OK, had to check, seems like Java does indeed do some tail call optimizations. I'll leave that one up to the reader, but it is WAY faster than the basic version :)

Two style things. I vastly prefer to be real clear when I code, and I can't fathom why the curse that is "one return" has been brought upon us. Just as I like "fail fast", I do like "return early". As soon as we know we already know the answer, return. Oh, and return the constant, not the variable, if we do know:)

Now I want to go optimize something, hmm. Not good.

Unknown said...

good one! yes, it seems that the lightest footprint (iterative with no backing array) is the best performer on the lengthier runs.

style... well, i've gone back and forth on the one return vs. return early over the years. i have, for the most part, settled on return early, but as you can see from the stylistic inconsistencies in my code, my pendulum must be somewhere in the middle, now.

my battle here was between choosing recursion for its terse elegance and iteration for its clunky looking performance. there are times, as a programmer, when you write code to be maintained and times when you write code to perform. while i do appreciate beautiful code, if the first thing people do who maintain it is to rewrite it to perform, you've failed, because that means it doesn't do what it needed to do.

thanks for jumping into the nerd out.

Flekkzo said...

The problem with only one return is that I have to read through the whole method and figure things out so I can follow the code.

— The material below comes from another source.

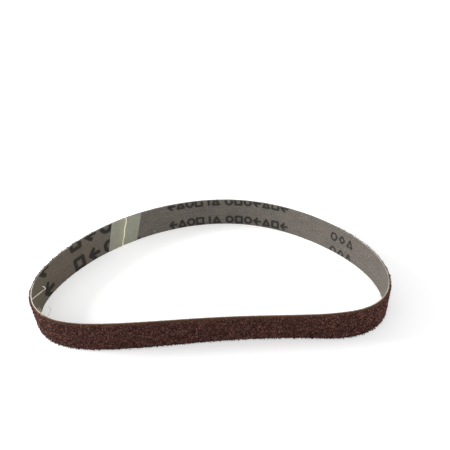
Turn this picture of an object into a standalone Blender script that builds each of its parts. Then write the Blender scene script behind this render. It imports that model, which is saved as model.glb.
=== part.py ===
"""A narrow sanding belt, opened out into a loose loop and standing on its edge.

A strip of stiff cloth with a coarse grain coat on its outer face is bent round until its two ends meet.
A film tape on the inner face holds the joint between them. Units are metres, +Z is up, and the belt
stands on the plane z = 0 with the middle of its outer box over the origin.
"""
import math

import bmesh
import bpy
import numpy as np
from mathutils import Vector

# The belt: its width by its inside length, and its layers from the inside out.
BELT_WIDTH = 0.020
BELT_LENGTH = 0.520
TAPE_THICKNESS = 0.0002
CLOTH_THICKNESS = 0.0007
COAT_THICKNESS = 0.00105
# Bonded layers keep a hair's breadth between their faces, so that each stays a solid of its own.
BOND_GAP = 0.00002

# The splice: how far along the belt it lies from the loop's right end, and how the two ends meet there.
SPLICE_AT = 0.213
SPLICE_ANGLE = math.radians(17)
SPLICE_GAP = 0.0005
SPLICE_WAVE = 0.0002
SPLICE_WAVE_LENGTH = 0.009
TAPE_WIDTH = 0.0205

# The loop as it stands, anticlockwise from its right end seen from above: x and y of the inner face at
# the floor in metres, and how many degrees the wall's top leans outwards there. The loop is drawn at
# about its real size, and then brought to the belt's exact length.
LOOP_POINTS = (
    (0.0940, -0.0200, 1.5),
    (0.0905, 0.0110, 1.5),
    (0.0620, 0.0470, 0.5),
    (0.0185, 0.0700, 0.0),
    (-0.0300, 0.0690, 1.0),
    (-0.0730, 0.0475, 2.5),
    (-0.1005, 0.0155, 2.5),
    (-0.1070, -0.0135, 2.5),
    (-0.0910, -0.0345, 2.0),
    (-0.0535, -0.0400, 2.0),
    (0.0000, -0.0375, 6.5),
    (0.0440, -0.0385, 7.5),
    (0.0650, -0.0400, 2.5),
    (0.0815, -0.0360, 1.5),
)

# The length of one facet round the loop, and how many samples the smooth curve is read at.
FACET_LENGTH = 0.003
CURVE_SAMPLES = 2800

# What cuts the splice reaches this far past it, with this many steps along the wavy joint.
CUTTER_MARGIN = 0.004
JOINT_STEPS = 24

# Faces that meet at more than this angle keep a sharp edge, and the rest shade smooth.
SHARP_ANGLE = math.radians(35)


def closed_spline(points, samples):
    """The smooth closed curve through the points, read at even steps of its parameter."""
    count = len(points)
    here = np.eye(count)
    following = np.roll(here, 1, axis=1)
    preceding = np.roll(here, -1, axis=1)
    slopes = np.linalg.solve(4 * here + following + preceding, 3 * (following - preceding) @ points)
    place = np.arange(samples) * count / samples
    start = place.astype(int)
    end = (start + 1) % count
    u = (place - start)[:, None]
    near_start = (1 - u) ** 2 * ((1 + 2 * u) * points[start] + u * slopes[start])
    near_end = u ** 2 * ((3 - 2 * u) * points[end] - (1 - u) * slopes[end])
    return near_start + near_end


def belt_wall():
    """The inner face at even steps along the belt: its foot, outward direction, lean and distance."""
    drawn = closed_spline(np.array(LOOP_POINTS), CURVE_SAMPLES)
    steps = np.linalg.norm(np.roll(drawn[:, :2], -1, axis=0) - drawn[:, :2], axis=1)
    travelled = np.concatenate(([0.0], np.cumsum(steps)))
    share = np.linspace(0.0, 1.0, round(BELT_LENGTH / FACET_LENGTH), endpoint=False)
    places = travelled[-1] * share
    x, y, degrees = (np.interp(places, travelled, np.append(column, column[0])) for column in drawn.T)
    foot = np.column_stack((x, y)) * BELT_LENGTH / travelled[-1]
    lean = np.radians(degrees)
    run = np.roll(foot, -1, axis=0) - np.roll(foot, 1, axis=0)
    outward = np.column_stack((run[:, 1], -run[:, 0])) / np.linalg.norm(run, axis=1)[:, None]
    # The box round the outer face, at the floor and at the top edge, is centred on the origin.
    depth = CLOTH_THICKNESS + BOND_GAP + COAT_THICKNESS
    outer_foot = foot + outward * depth / np.cos(lean)[:, None]
    outer_head = outer_foot + outward * BELT_WIDTH * np.sin(lean)[:, None]
    reach = np.vstack((outer_foot, outer_head))
    foot -= (reach.min(axis=0) + reach.max(axis=0)) / 2
    return foot, outward, lean, BELT_LENGTH * share


def plain_material(name, colour, roughness):
    """A material of one sRGB hex colour."""
    channels = [int(colour[i:i + 2], 16) / 255 for i in (1, 3, 5)]
    linear = [c / 12.92 if c <= 0.04045 else ((c + 0.055) / 1.055) ** 2.4 for c in channels]
    material = bpy.data.materials.new(name)
    material.use_nodes = True
    shader = material.node_tree.nodes["Principled BSDF"]
    shader.inputs["Base Color"].default_value = (*linear, 1)
    shader.inputs["Roughness"].default_value = roughness
    shader.inputs["Metallic"].default_value = 0.0
    return material


def drawn_body(name, line, rise, depth, closed, collection):
    """A solid: a line of points is drawn out into a sheet, and the sheet into a thickness."""
    bm = bmesh.new()
    station = bm.verts.layers.int.new("station")
    feet = [bm.verts.new(point) for point in line]
    for number, vert in enumerate(feet):
        vert[station] = number
    followers = feet[1:] + feet[:1] if closed else feet[1:]
    edges = [bm.edges.new(pair) for pair in zip(feet, followers)]
    sheet = bmesh.ops.extrude_edge_only(bm, edges=edges)
    for vert in (item for item in sheet["geom"] if isinstance(item, bmesh.types.BMVert)):
        vert.co += Vector(rise[vert[station]])
    # Triangles come first, so that both faces of a body fold along the same diagonals.
    bmesh.ops.triangulate(bm, faces=bm.faces[:], quad_method="FIXED")
    wall = bmesh.ops.extrude_face_region(bm, geom=bm.faces[:])
    for vert in (item for item in wall["geom"] if isinstance(item, bmesh.types.BMVert)):
        vert.co += Vector(depth[vert[station]])
    bmesh.ops.recalc_face_normals(bm, faces=bm.faces[:])
    mesh = bpy.data.meshes.new(name)
    bm.to_mesh(mesh)
    bm.free()
    mesh.shade_smooth()
    mesh.set_sharp_from_angle(angle=SHARP_ANGLE)
    body = bpy.data.objects.new(name, mesh)
    collection.objects.link(body)
    return body


def belt_layer(name, inner_depth, thickness, stations, material, collection):
    """A layer that starts at a depth outside the cloth's inner face, over some or all of the belt."""
    foot, outward, lean, _ = belt_wall()
    closed = len(stations) == len(foot)
    foot, outward, lean = foot[stations], outward[stations], lean[stations, None]
    level = np.column_stack((outward, np.zeros(len(foot))))
    line = np.column_stack((foot, np.zeros(len(foot)))) + level * inner_depth / np.cos(lean)
    rise = BELT_WIDTH * (level * np.sin(lean) + np.array((0, 0, 1)) * np.cos(lean))
    body = drawn_body(name, line, rise, level * thickness / np.cos(lean), closed, collection)
    body.data.materials.append(material)
    return body


def splice_cutter(name, width, wave, collection):
    """A slab through the belt at the splice, as wide as given and slanted as the joint is."""
    foot, outward, lean, along = belt_wall()
    here = [np.interp(SPLICE_AT, along, column, period=BELT_LENGTH) for column in (*foot.T, *outward.T, lean)]
    level = Vector((here[2], here[3], 0)).normalized()
    up = level * math.sin(here[4]) + Vector((0, 0, math.cos(here[4])))
    middle = Vector((here[0], here[1], 0)) + up * BELT_WIDTH / 2
    forward = Vector((-level.y, level.x, 0))
    through = forward.cross(up)
    reach = TAPE_THICKNESS + CLOTH_THICKNESS + COAT_THICKNESS + CUTTER_MARGIN
    run = width / math.cos(SPLICE_ANGLE)
    line = []
    for height in np.linspace(-1, 1, JOINT_STEPS + 1) * (BELT_WIDTH / 2 + CUTTER_MARGIN):
        shift = wave * math.sin(2 * math.pi * height / SPLICE_WAVE_LENGTH)
        side = shift - height * math.tan(SPLICE_ANGLE) - run / 2
        line.append(middle + up * height + forward * side - through * reach)
    rise = [forward * run] * len(line)
    depth = [through * 2 * reach] * len(line)
    cutter = drawn_body(name, line, rise, depth, False, collection)
    cutter.hide_render = True
    cutter.display_type = "WIRE"
    return cutter


def cut_with(body, cutter, operation):
    """A live Boolean of the body and a cutter."""
    modifier = body.modifiers.new(cutter.name, "BOOLEAN")
    modifier.operation = operation
    modifier.object = cutter


def stations_at_splice():
    """The facets, in order along the belt, that the slanted tape lies on."""
    along = belt_wall()[3]
    past = (along - SPLICE_AT + BELT_LENGTH / 2) % BELT_LENGTH - BELT_LENGTH / 2
    half = TAPE_WIDTH / math.cos(SPLICE_ANGLE) + BELT_WIDTH * math.tan(SPLICE_ANGLE)
    return [i for i in np.argsort(past) if abs(past[i]) < half / 2 + CUTTER_MARGIN]


def build():
    """The belt's three layers, cut at the splice."""
    for old in list(bpy.data.objects):
        bpy.data.objects.remove(old)
    belt = bpy.data.collections.new("sanding_belt")
    cutters = bpy.data.collections.new("splice_cutters")
    for collection in (belt, cutters):
        bpy.context.scene.collection.children.link(collection)

    cloth_finish = plain_material("finished_cloth", "#696159", 0.85)
    coat_finish = plain_material("aluminium_oxide_in_resin", "#432b27", 0.55)
    tape_finish = plain_material("splice_film", "#8c8d7d", 0.45)

    whole = list(range(len(belt_wall()[0])))
    cloth = belt_layer("backing_cloth", 0.0, CLOTH_THICKNESS, whole, cloth_finish, belt)
    coat = belt_layer("abrasive_coat", CLOTH_THICKNESS + BOND_GAP, COAT_THICKNESS, whole, coat_finish, belt)
    tape = belt_layer("splice_tape", -BOND_GAP - TAPE_THICKNESS, TAPE_THICKNESS, stations_at_splice(),
                      tape_finish, belt)

    joint = splice_cutter("joint_between_ends", SPLICE_GAP, SPLICE_WAVE, cutters)
    outline = splice_cutter("tape_outline", TAPE_WIDTH, 0.0, cutters)
    cut_with(cloth, joint, "DIFFERENCE")
    cut_with(coat, joint, "DIFFERENCE")
    cut_with(tape, outline, "INTERSECT")


build()
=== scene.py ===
import math
from functools import partial

import bmesh
import bpy
import numpy as np
from mathutils import Matrix, Vector


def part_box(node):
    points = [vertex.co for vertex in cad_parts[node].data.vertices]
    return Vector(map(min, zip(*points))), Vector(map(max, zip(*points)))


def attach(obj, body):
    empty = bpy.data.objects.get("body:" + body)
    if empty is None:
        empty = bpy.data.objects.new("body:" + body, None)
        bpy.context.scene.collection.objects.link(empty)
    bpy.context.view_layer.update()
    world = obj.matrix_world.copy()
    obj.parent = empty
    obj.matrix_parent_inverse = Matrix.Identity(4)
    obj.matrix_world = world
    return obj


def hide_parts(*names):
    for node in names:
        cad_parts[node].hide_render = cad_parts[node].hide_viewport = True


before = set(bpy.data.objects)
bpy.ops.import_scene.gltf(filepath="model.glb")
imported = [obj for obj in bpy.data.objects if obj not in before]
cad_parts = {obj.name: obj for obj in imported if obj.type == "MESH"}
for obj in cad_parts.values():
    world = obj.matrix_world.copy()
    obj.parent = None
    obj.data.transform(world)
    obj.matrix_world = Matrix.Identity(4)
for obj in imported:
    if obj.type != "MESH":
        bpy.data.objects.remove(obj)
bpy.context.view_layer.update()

MM = 0.001

# Backing cloth. On the real belt it is a heavy drill of cotton and polyester, soaked in a stiff grey-brown
# finish and slit to width. The strip is bent round until its ends meet, and stands here on a cut edge,
# where the raw yarn shows cream. It is made flat, as it comes off the roll, and then bent to the loop.
BELT_WIDTH = 20 * MM
BELT_LENGTH = 520 * MM
CLOTH_THICKNESS = 0.7 * MM
CLOTH_STEP = 0.5 * MM
# The cut edge at the top wanders by this much, anew at each step.
EDGE_WANDER = 0.05 * MM
EDGE_STEP = 0.8 * MM
# Faces that meet at more than this angle keep a sharp edge.
SHARP_ANGLE = math.radians(40)
# The joint between the strip's two ends: how far along it lies, its slant, its gap and its waves.
SPLICE_AT = 213 * MM
SPLICE_ANGLE = math.radians(17)
SPLICE_GAP = 0.5 * MM
SPLICE_WAVE = 0.2 * MM
SPLICE_WAVE_LENGTH = 9 * MM
# The loop anticlockwise from its right end: x and y of the inner face at the floor, in millimetres, and
# how many degrees the wall's top leans outwards there.
LOOP_POINTS = np.array((
    (94.0, -20.0, 1.5),
    (90.5, 11.0, 1.5),
    (62.0, 47.0, 0.5),
    (18.5, 70.0, 0.0),
    (-30.0, 69.0, 1.0),
    (-73.0, 47.5, 2.5),
    (-100.5, 15.5, 2.5),
    (-107.0, -13.5, 2.5),
    (-91.0, -34.5, 2.0),
    (-53.5, -40.0, 2.0),
    (0.0, -37.5, 6.5),
    (44.0, -38.5, 7.5),
    (65.0, -40.0, 2.5),
    (81.5, -36.0, 1.5),
))
LOOP_SAMPLES = 5200
# How clean the cut yarn is, from 0 to 1, at distances along in millimetres. It is cream round the left end
# of the loop, half clean at the right end, and grey elsewhere, where the finish has soaked into it.
CLEAN_YARN = np.array(((0, 0.45), (14, 0.45), (22, 0.6), (44, 0.55), (60, 0.1), (215, 0.05), (240, 0.1),
                       (286, 0.1), (293, 1.0), (314, 1.0), (322, 0.5), (335, 0.25), (490, 0.15), (505, 0.45)))
# How far the finish has turned from grey (0) over brown (0.5) to olive (1), also at distances along.
DULLED = np.array(((213, 0.0), (250, 0.5), (272, 0.5), (295, 1.0), (420, 1.0), (470, 0.0)))


def closed_spline(points, samples):
    """The smooth closed curve through the points, read at even steps of its parameter."""
    count = len(points)
    here = np.eye(count)
    following = np.roll(here, 1, axis=1)
    preceding = np.roll(here, -1, axis=1)
    slopes = np.linalg.solve(4 * here + following + preceding, 3 * (following - preceding) @ points)
    place = np.arange(samples) * count / samples
    start = place.astype(int)
    end = (start + 1) % count
    u = (place - start)[:, None]
    near_start = (1 - u) ** 2 * ((1 + 2 * u) * points[start] + u * slopes[start])
    near_end = u ** 2 * ((3 - 2 * u) * points[end] - (1 - u) * slopes[end])
    return near_start + near_end


def loop_wall():
    """Distance along the belt, and there x, y, outward x, outward y and lean of the inner face."""
    drawn = closed_spline(LOOP_POINTS, LOOP_SAMPLES)
    steps = np.linalg.norm(np.roll(drawn[:, :2], -1, axis=0) - drawn[:, :2], axis=1)
    distance = np.concatenate(([0.0], np.cumsum(steps)[:-1])) * BELT_LENGTH / steps.sum()
    foot = drawn[:, :2] * BELT_LENGTH / steps.sum()
    lean = np.radians(drawn[:, 2])
    run = np.roll(foot, -1, axis=0) - np.roll(foot, 1, axis=0)
    outward = np.column_stack((run[:, 1], -run[:, 0])) / np.linalg.norm(run, axis=1)[:, None]
    # The cloth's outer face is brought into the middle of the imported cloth's box.
    outer_foot = foot + outward * CLOTH_THICKNESS / np.cos(lean)[:, None]
    reach = np.vstack((outer_foot, outer_foot + outward * BELT_WIDTH * np.sin(lean)[:, None]))
    packed = np.array(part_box("backing_cloth"))[:, :2]
    foot += packed.mean(axis=0) - (reach.min(axis=0) + reach.max(axis=0)) / 2
    return distance, (*foot.T, *outward.T, lean)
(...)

Not good.

And yes, optimizations should be the exception. A smart thing is to keep both code paths, helps with testing (i.e. both should do the same thing).

Calculating the Fibonacci sequence isn't really a performance issue that one would run into that often. Most of the time it pays off to write simple code and hope the compiler can smooth things out.